Women's football has seen an incredible surge in popularity in recent years, with more viewers, sponsors, and players participating in the game than ever before. The Barclays Women’s Super League continues to develop, and this year’s dramatic and enthralling FIFA Women’s World Cup in Australia and New Zealand captured the imagination of us all, with the Lionesses making their first World Cup Final.

But, as the game grows, so too do the risk factors involved – and one stands out more than most. 

The ACL…

Throughout this article, we'll delve into the reasons behind the increased risk of ACL (Anterior Cruciate Ligament) injuries among female footballers, real-world examples of players impacted, and the paramount importance of insurance coverage to protect female athletes from the potential financial devastation of such injuries.

What causes this increased risk within the women’s game? 

It’s not a clear-cut picture yet, and scientific study on the matter continues apace. The correlation is clear, and while causation is still somewhat unknown, there are some clear factors that are having an impact.

Physiology: One significant factor contributing to the higher rate of ACL injuries in women's football is physiological differences. Studies have shown that women tend to have a higher risk due to differences in knee anatomy and muscle activation patterns. These variations make them more susceptible to ACL tears, especially during sudden pivots, jumps, or tackles. Compounding the issue, some studies have noted the impact that menstruation and contraceptive medication can have on the laxity of the knee ligaments. 

Boot and kit design: Surprisingly, even the design of football equipment can play a role. Historically, football kit has been primarily designed with men in mind. Ill-fitting boots and kits can affect a player's stability and increase the likelihood of injury. Tailored equipment specifically designed for women's anatomical needs is essential in reducing this risk.

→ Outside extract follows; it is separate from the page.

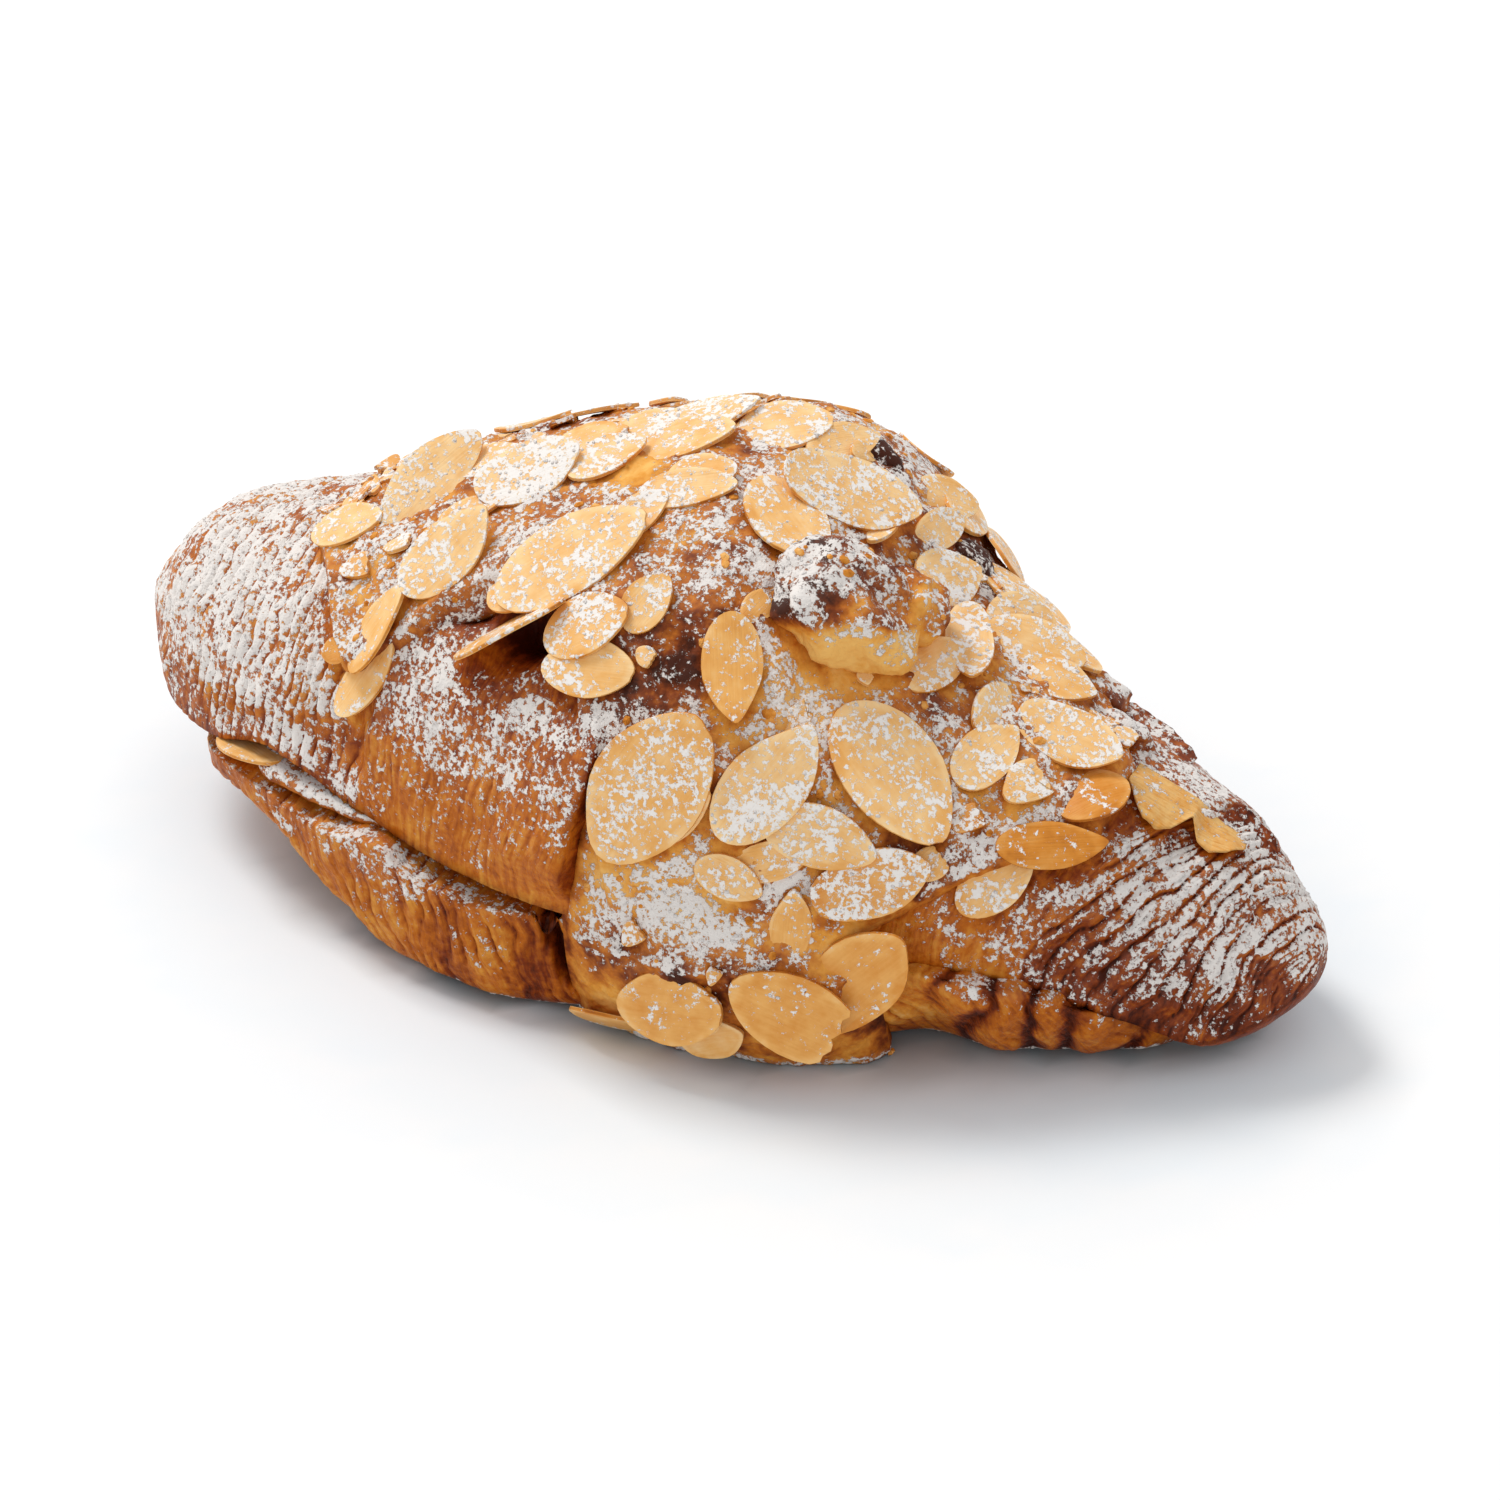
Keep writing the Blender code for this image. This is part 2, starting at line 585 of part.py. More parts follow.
def topping(upper, lower):
    """The baked cream with its flaked almonds, one crust that fits over both halves."""
    made = spread()
    flakes = [flake_on_roll(number, *row) for number, row in enumerate((*FLAKES, *back_flakes()))]
    combined(made, [drip(), lump(), *flakes], "UNION")
    combined(made, [clearance("over_upper", upper), clearance("over_lower", lower), floor()], "DIFFERENCE")
    keep_largest(made)
    made.data.materials.clear()
    made.data.materials.append(material("almonds", ALMOND_COLOUR, 0.5))
    return made


def croissant():
    for leftover in list(bpy.data.objects):
        bpy.data.objects.remove(leftover)
    whole = bpy.data.objects.new("croissant", None)
    whole.location = Vector(MIDDLE) * MM
    bpy.context.scene.collection.objects.link(whole)
    upper, lower = upper_half(), lower_half()
    for piece in (upper, lower, filling(), topping(upper, lower)):
        piece.parent = whole


croissant()
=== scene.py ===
# %% [markdown]
# # An almond croissant
# The croissant was cut open, filled with almond cream, closed, spread with more of that cream, covered
# with flaked almonds, baked a second time and dusted with icing sugar. The plain solids hold its form and
# place. This lesson builds the finished surfaces around them, one piece for each thing that a baker would
# name: two halves of pastry, the filling, the cream on top, the almonds, torn pastry, crumbs and sugar.

import json
import math
import random

import bmesh
import bpy
import numpy as np
from mathutils import Matrix, Vector, noise

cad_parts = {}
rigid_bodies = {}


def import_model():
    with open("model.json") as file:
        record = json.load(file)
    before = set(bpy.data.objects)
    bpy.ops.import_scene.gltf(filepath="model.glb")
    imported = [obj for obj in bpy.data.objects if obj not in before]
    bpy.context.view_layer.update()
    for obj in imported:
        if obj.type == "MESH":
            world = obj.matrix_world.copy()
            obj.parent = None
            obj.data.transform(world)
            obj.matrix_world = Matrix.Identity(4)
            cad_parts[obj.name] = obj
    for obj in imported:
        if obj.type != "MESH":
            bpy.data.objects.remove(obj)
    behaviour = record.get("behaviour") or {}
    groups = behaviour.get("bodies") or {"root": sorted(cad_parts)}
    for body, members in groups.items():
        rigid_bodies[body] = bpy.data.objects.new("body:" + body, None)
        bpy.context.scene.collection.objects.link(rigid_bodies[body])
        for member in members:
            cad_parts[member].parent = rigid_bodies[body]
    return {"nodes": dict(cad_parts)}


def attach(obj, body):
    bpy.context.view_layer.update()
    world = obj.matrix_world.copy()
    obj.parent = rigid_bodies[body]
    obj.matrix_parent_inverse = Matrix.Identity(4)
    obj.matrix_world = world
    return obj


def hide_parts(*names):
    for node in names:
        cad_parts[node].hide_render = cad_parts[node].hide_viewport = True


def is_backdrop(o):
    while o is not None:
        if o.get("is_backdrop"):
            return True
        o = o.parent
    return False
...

Increased game time: As women's football gains more attention and popularity, players are participating in more matches, both domestically and internationally. The increased game time raises the exposure to potential ACL injuries due to the higher frequency of physical demands. The FIFA Women's World Cup serves as a prime example, with players facing rigorous schedules that can lead to fatigue and, unfortunately, injuries.

While we continue to study the why, it’s clear the risk is prominent. 

During this year's FIFA Women's World Cup, notable players like England's captain Leah Williamson, the Netherlands' all-time leading women's scorer Vivianne Miedema, and England's top scorer in Euro 2022, Beth Mead, were all unable to participate due to ACL injuries. 

Additionally, rising star Cat Macario from the US Women's National Team (USWNT) and Germany's Giulia Gwinn, who was named the Best Young Player at the 2019 Women's World Cup, faced the same unfortunate fate. Switzerland's teenage midfielder Iman Beney also had to withdraw from the national team just a day after receiving her call-up.

The urgent need for insurance coverage

While men's football has seen tremendous financial growth, women's football still faces a glaring wage disparity. Male footballers, particularly those at the top of the sport, often accumulate generational wealth over their careers. They may have the resources to support themselves in the event of a career-ending ACL injury.

However, the same still (though this is improving) cannot be said for female players. 

Many female footballers do not earn the exorbitant salaries of their male counterparts. They often rely on their football careers as their primary source of income, and as a result insurance becomes an indispensable safety net that provides financial security in the face of a career-threatening injury.

Where next?

Women's football is on an exciting trajectory, gaining recognition, support, and admiration worldwide. However, the heightened risk of ACL injury continues to plague the sport, and players are only now realising the potential implications it can have on not just their playing career, but long-term earning potential. 

With higher wages, prize money, and sponsor fees on the table for female footballers, the risk of loss becomes even more important, and a comprehensive policy can provide female footballers with peace of mind, knowing that they are financially protected against the uncertainties of a career-threatening ACL injury. 

As women's football continues to thrive, insurance coverage becomes a crucial aspect of safeguarding its future and ensuring that athletes can pursue their dreams without fear of financial ruin.